#### Data for this exercise ####

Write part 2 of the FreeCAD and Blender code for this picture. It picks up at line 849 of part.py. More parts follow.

####
#### Data for this exercise ####

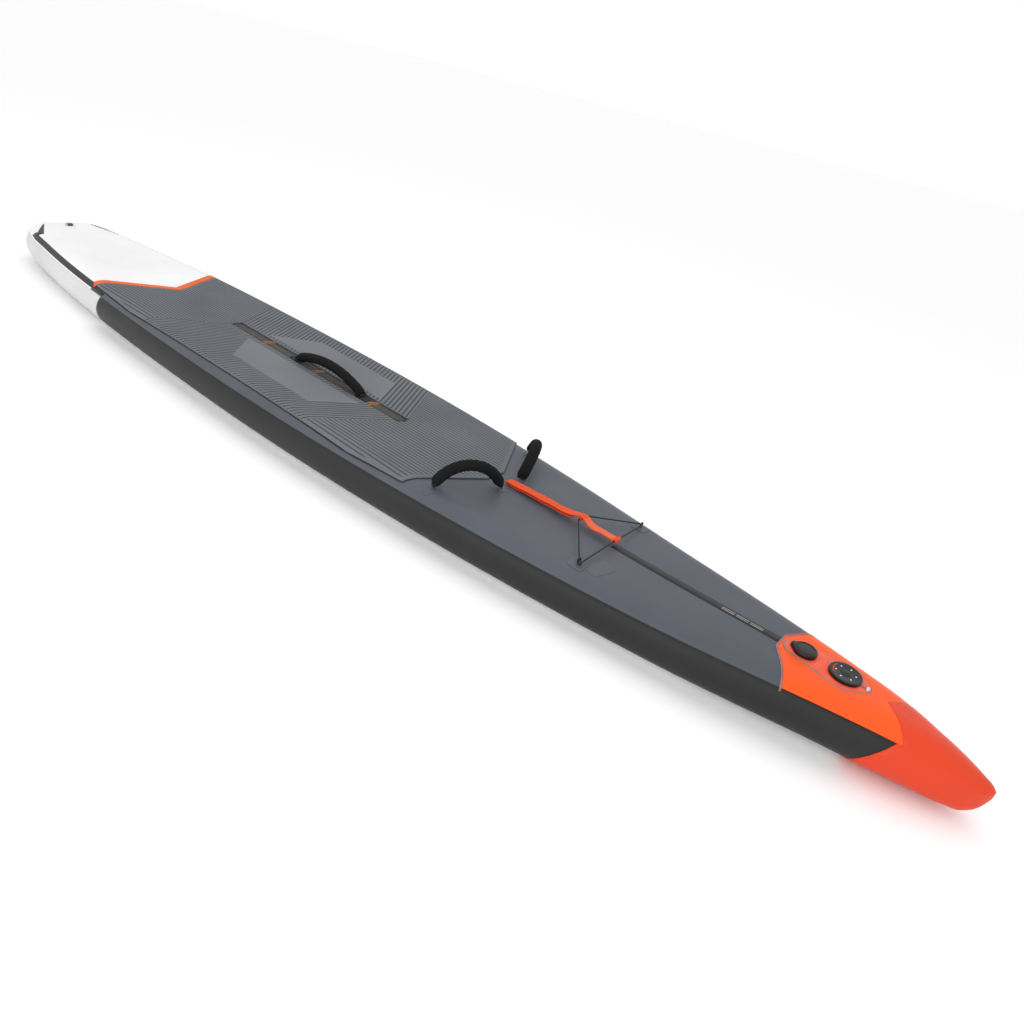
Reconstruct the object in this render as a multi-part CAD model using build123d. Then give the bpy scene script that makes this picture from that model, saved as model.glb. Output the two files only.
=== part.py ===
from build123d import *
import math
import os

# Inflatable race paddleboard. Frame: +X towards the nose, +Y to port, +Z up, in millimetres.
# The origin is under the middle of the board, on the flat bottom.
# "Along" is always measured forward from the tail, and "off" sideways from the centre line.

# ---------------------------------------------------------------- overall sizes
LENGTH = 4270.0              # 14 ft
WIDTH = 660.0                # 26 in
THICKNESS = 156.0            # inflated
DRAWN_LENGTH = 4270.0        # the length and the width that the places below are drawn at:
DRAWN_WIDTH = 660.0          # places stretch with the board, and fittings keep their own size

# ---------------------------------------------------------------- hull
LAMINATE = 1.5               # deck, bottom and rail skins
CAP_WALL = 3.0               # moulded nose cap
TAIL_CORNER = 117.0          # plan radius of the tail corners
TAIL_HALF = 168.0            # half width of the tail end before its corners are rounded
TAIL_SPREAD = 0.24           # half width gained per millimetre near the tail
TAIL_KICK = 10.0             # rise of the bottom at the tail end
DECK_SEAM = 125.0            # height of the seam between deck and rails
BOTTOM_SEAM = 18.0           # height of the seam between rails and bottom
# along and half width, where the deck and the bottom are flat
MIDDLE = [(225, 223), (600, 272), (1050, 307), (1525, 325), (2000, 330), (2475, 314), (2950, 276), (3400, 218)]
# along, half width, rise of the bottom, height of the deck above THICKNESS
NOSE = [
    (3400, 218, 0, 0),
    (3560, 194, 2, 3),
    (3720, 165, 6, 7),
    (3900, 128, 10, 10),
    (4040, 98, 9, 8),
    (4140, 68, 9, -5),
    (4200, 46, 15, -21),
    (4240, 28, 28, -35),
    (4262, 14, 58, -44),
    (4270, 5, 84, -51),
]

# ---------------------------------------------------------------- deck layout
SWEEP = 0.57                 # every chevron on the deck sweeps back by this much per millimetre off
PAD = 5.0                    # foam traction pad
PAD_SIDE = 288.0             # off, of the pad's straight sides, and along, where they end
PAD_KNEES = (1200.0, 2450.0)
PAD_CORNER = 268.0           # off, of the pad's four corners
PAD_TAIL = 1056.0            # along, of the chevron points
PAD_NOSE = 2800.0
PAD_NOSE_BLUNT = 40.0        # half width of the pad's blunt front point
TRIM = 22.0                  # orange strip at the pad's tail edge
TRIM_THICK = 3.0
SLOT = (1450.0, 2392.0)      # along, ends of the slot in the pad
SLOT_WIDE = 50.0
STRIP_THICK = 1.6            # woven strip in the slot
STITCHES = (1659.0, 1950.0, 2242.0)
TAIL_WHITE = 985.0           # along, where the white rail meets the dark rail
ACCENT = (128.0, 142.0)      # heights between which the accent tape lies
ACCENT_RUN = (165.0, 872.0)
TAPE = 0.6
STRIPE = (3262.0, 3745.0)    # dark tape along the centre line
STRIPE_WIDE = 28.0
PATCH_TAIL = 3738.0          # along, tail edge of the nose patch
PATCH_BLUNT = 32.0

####
#### Data for this exercise ####

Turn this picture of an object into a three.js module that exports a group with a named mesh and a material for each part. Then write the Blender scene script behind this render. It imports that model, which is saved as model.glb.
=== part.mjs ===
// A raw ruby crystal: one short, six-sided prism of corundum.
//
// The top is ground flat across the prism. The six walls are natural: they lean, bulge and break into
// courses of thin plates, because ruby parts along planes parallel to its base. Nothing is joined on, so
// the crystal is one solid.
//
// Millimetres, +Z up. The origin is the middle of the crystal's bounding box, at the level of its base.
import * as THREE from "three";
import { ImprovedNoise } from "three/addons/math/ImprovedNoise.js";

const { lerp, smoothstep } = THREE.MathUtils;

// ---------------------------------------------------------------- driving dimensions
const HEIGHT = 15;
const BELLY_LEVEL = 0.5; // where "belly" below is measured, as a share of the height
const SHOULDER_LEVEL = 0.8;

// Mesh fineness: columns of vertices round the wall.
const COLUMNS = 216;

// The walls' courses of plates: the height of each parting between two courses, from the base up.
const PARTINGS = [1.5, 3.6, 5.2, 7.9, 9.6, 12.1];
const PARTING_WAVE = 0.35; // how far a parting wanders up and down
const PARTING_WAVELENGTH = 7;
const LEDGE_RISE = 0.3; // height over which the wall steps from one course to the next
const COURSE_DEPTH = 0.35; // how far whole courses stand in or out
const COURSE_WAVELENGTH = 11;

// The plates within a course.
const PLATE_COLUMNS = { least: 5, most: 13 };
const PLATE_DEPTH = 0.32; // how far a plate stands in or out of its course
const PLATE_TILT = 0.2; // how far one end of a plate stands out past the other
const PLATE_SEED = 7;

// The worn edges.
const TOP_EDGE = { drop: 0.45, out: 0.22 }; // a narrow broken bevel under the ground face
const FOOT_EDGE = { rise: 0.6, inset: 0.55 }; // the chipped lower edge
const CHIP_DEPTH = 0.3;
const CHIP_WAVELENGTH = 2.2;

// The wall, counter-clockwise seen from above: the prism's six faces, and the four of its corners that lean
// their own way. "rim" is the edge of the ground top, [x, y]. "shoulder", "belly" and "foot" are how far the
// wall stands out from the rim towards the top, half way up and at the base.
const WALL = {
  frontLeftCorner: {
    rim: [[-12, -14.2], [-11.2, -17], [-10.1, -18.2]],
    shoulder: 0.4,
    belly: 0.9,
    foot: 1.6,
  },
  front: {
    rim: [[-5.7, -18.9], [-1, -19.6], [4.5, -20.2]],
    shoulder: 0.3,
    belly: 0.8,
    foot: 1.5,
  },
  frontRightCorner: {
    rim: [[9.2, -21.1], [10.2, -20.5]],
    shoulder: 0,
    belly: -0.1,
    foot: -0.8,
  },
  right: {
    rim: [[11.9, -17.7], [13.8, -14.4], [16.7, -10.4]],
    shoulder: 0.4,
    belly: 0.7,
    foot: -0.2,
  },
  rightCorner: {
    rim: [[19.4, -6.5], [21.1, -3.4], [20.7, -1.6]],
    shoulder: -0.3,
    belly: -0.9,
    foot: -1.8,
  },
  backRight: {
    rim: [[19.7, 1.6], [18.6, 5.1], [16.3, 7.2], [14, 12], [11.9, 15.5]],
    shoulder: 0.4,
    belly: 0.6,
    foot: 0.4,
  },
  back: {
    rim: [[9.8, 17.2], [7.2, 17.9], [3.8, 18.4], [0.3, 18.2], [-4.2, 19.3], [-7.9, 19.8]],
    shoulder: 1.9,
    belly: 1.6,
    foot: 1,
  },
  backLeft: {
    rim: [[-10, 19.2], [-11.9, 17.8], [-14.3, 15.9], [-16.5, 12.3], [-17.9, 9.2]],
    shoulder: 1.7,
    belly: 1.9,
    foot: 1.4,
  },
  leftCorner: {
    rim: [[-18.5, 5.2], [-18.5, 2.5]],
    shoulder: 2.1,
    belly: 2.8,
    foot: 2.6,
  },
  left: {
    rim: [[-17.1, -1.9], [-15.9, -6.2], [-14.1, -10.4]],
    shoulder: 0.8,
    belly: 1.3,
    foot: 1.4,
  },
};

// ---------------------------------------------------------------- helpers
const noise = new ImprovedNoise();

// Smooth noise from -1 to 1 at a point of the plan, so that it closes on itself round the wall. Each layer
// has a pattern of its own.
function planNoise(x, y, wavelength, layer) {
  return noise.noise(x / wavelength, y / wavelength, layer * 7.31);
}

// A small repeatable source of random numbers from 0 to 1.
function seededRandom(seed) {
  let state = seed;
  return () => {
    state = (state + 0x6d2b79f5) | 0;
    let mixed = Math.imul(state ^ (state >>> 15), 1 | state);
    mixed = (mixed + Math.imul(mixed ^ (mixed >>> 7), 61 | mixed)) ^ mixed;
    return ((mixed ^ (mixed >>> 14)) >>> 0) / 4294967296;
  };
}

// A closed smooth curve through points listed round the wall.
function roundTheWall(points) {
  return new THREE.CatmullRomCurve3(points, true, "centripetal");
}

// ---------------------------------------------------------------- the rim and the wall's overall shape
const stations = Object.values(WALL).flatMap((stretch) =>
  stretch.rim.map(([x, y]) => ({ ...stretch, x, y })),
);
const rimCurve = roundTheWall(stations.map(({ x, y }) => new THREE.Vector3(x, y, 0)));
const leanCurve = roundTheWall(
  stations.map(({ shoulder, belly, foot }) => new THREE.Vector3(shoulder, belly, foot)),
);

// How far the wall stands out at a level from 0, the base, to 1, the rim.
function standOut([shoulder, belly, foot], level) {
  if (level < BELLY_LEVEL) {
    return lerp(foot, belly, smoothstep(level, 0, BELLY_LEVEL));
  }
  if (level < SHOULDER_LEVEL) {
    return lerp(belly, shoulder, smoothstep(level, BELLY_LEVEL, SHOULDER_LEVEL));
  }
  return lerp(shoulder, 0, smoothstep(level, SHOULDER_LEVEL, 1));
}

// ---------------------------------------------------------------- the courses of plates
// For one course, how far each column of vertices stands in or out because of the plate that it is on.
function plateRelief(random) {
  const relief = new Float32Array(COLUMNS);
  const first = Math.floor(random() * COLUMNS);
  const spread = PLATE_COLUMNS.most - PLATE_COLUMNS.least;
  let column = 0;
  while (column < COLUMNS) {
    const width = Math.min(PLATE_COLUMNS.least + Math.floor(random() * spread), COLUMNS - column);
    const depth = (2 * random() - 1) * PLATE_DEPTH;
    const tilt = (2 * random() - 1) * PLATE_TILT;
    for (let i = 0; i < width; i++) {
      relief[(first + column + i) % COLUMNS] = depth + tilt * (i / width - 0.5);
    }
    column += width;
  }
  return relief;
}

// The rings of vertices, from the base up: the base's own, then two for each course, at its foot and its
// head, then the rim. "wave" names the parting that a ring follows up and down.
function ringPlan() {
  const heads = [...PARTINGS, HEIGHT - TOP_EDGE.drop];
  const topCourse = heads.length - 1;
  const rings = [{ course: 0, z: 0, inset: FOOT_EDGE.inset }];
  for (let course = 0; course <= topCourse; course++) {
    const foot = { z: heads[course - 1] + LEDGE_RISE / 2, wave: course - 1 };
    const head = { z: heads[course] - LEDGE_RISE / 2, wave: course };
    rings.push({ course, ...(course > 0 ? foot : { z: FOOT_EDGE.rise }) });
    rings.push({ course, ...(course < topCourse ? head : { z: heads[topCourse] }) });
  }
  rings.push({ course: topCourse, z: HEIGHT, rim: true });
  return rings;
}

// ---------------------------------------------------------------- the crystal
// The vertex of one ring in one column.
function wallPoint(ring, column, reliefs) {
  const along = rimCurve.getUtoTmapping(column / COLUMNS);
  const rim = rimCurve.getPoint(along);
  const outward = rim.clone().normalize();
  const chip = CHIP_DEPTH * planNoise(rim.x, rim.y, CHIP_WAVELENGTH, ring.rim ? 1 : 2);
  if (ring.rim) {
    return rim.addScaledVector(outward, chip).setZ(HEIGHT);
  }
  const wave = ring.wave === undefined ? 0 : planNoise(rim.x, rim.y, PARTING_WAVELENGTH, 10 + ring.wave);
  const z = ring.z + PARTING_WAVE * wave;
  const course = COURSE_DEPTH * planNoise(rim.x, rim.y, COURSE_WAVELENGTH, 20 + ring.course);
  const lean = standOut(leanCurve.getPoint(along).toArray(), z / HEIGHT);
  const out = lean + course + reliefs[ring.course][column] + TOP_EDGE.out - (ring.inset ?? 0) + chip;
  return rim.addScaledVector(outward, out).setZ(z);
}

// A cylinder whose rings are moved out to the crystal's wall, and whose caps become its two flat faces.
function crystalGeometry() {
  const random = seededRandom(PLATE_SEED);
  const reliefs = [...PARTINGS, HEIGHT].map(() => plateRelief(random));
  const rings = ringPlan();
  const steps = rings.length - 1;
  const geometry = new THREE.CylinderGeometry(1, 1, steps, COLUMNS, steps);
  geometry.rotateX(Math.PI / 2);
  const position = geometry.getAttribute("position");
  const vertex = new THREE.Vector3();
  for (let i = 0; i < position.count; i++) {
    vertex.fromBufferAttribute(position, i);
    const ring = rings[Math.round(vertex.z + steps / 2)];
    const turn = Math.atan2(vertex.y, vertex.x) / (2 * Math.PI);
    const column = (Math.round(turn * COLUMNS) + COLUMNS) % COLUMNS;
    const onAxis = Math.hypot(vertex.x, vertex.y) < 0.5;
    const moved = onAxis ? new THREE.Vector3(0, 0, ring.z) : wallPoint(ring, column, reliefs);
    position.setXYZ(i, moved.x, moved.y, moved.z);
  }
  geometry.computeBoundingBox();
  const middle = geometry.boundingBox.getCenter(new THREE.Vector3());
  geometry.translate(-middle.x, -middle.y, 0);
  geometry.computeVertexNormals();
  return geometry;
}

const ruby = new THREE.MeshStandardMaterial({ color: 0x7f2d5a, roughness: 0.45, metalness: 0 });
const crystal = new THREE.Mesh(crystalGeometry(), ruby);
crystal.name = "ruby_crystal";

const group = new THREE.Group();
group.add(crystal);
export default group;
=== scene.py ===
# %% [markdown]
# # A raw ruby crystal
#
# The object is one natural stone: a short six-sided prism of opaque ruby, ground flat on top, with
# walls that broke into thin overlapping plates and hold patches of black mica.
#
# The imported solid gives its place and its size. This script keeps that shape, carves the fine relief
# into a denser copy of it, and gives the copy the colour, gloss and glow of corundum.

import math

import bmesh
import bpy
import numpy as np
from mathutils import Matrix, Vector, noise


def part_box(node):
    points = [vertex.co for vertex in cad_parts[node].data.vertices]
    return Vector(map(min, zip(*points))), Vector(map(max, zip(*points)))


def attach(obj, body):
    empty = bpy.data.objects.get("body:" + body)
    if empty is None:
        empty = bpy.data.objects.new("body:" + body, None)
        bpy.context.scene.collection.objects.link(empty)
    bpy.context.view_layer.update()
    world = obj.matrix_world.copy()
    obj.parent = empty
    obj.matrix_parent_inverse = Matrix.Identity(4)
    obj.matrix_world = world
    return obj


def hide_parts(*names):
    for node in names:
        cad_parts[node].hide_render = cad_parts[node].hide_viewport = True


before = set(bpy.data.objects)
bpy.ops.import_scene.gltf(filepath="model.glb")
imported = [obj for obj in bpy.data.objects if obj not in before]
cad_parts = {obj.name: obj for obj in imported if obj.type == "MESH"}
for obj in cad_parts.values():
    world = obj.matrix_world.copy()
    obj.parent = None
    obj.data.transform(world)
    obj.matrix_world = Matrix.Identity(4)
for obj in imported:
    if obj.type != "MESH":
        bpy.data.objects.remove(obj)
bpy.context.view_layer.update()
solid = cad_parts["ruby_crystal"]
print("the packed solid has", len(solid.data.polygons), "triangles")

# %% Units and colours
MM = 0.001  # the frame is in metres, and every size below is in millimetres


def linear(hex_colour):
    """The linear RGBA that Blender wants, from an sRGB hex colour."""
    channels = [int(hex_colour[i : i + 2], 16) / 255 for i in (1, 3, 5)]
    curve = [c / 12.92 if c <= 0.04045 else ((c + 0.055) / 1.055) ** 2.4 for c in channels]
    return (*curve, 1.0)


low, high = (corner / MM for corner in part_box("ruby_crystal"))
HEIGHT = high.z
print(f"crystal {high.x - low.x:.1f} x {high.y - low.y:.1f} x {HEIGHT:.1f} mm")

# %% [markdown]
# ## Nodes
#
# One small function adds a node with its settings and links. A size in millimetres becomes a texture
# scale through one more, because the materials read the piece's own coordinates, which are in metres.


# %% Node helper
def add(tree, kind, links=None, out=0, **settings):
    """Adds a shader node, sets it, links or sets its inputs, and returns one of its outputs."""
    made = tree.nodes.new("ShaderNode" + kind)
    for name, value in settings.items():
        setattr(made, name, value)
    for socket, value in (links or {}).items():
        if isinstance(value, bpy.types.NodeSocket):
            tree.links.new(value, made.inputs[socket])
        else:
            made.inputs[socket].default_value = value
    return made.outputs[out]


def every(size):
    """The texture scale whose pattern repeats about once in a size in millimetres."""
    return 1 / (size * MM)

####

#### Direction
Take the line containing "const ruby = new" and the line containing "# into a denser". Write out both and all lines between, exactly, and nothing more.

#### Output below
const ruby = new THREE.MeshStandardMaterial({ color: 0x7f2d5a, roughness: 0.45, metalness: 0 });
const crystal = new THREE.Mesh(crystalGeometry(), ruby);
crystal.name = "ruby_crystal";

const group = new THREE.Group();
group.add(crystal);
export default group;
=== scene.py ===
# %% [markdown]
# # A raw ruby crystal
#
# The object is one natural stone: a short six-sided prism of opaque ruby, ground flat on top, with
# walls that broke into thin overlapping plates and hold patches of black mica.
#
# The imported solid gives its place and its size. This script keeps that shape, carves the fine relief
# into a denser copy of it, and gives the copy the colour, gloss and glow of corundum.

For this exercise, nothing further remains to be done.